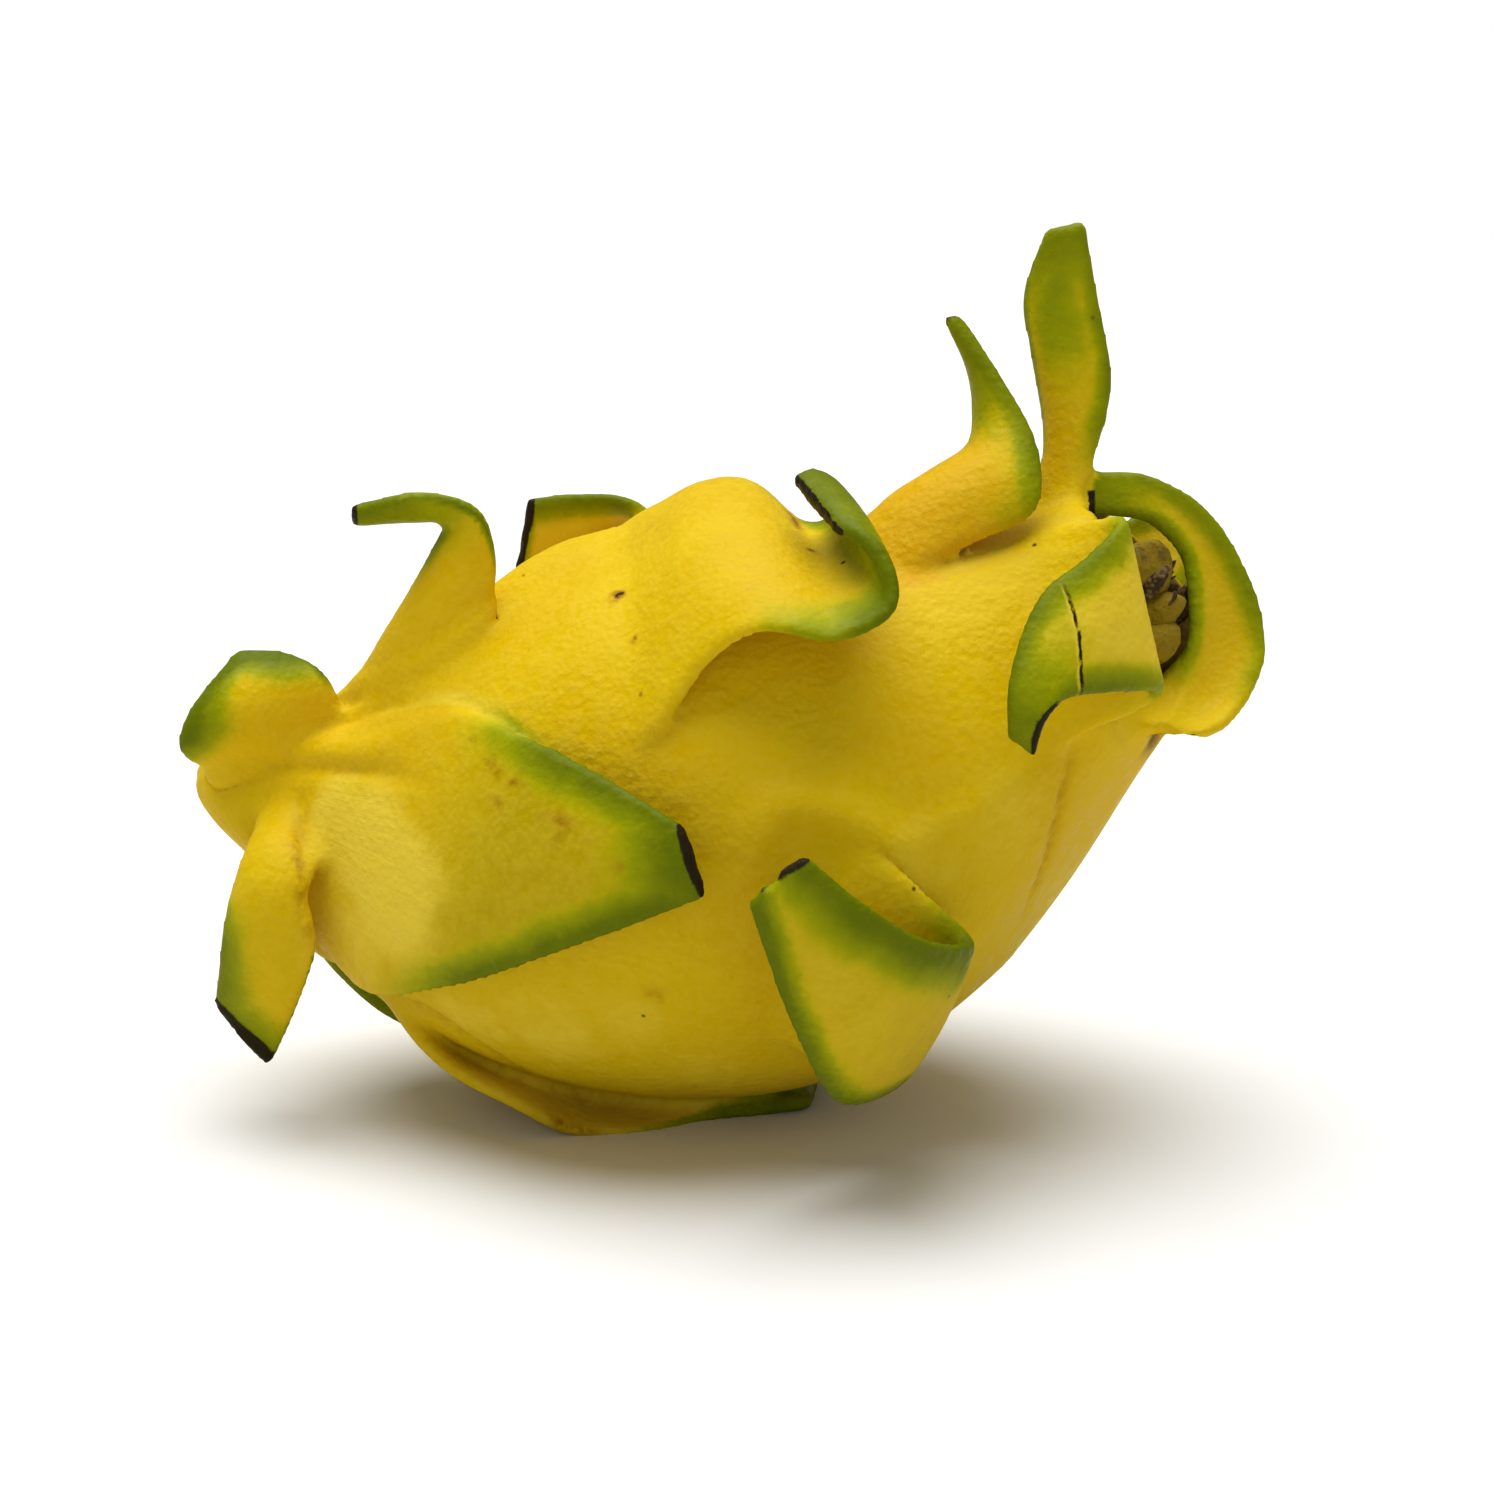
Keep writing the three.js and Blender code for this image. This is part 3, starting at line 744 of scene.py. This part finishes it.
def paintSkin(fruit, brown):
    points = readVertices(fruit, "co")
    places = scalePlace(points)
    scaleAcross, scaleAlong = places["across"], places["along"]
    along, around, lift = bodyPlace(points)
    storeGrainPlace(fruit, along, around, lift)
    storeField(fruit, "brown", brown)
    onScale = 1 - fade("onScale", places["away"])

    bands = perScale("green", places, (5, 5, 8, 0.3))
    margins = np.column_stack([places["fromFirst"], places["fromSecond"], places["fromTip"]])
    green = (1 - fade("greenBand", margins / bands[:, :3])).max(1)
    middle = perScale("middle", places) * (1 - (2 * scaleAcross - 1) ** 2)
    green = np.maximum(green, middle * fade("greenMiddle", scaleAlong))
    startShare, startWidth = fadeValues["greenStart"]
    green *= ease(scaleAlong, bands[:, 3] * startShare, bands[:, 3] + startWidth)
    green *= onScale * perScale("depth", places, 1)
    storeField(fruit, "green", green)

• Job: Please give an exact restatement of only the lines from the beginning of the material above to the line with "onScale = 1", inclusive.

• Answer to the problem:
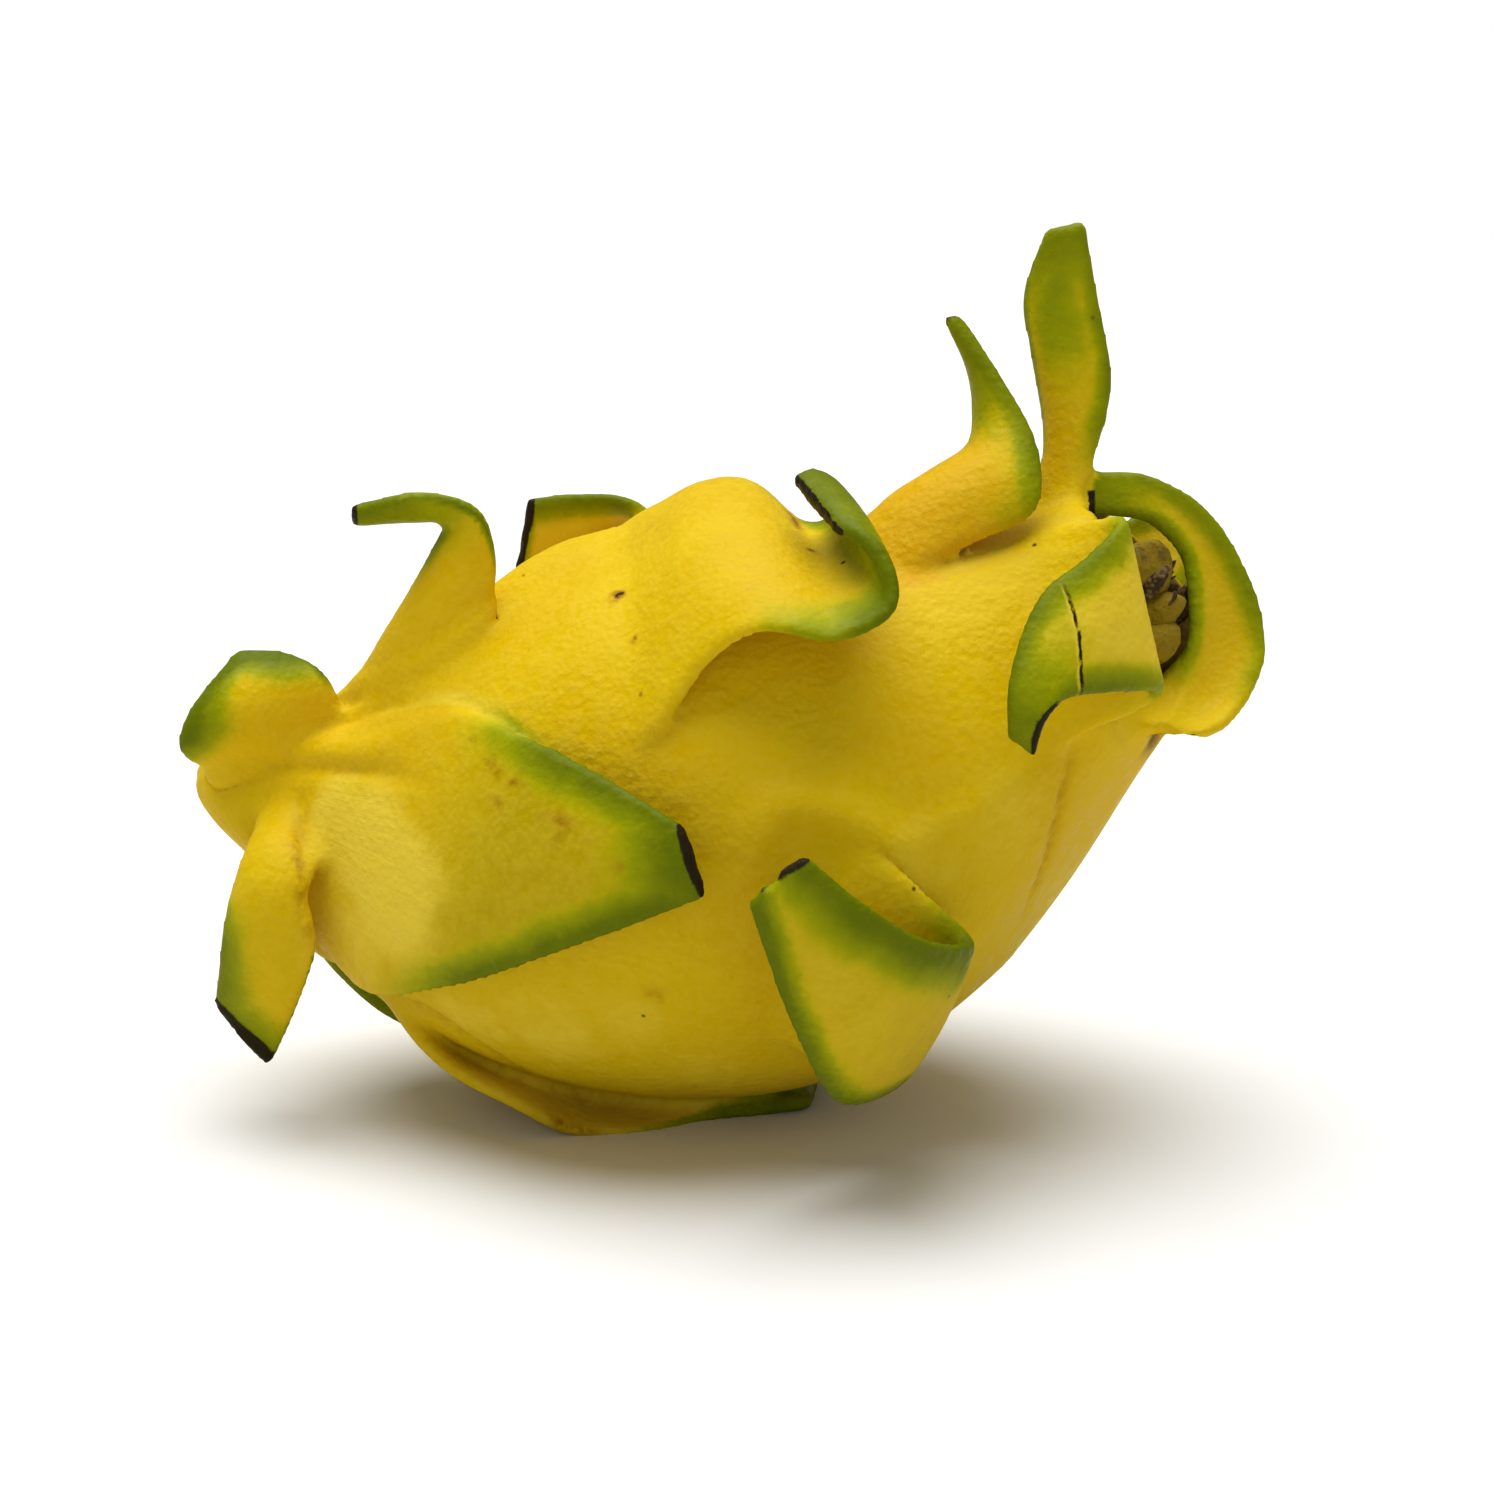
Keep writing the three.js and Blender code for this image. This is part 3, starting at line 744 of scene.py. This part finishes it.
def paintSkin(fruit, brown):
    points = readVertices(fruit, "co")
    places = scalePlace(points)
    scaleAcross, scaleAlong = places["across"], places["along"]
    along, around, lift = bodyPlace(points)
    storeGrainPlace(fruit, along, around, lift)
    storeField(fruit, "brown", brown)
    onScale = 1 - fade("onScale", places["away"])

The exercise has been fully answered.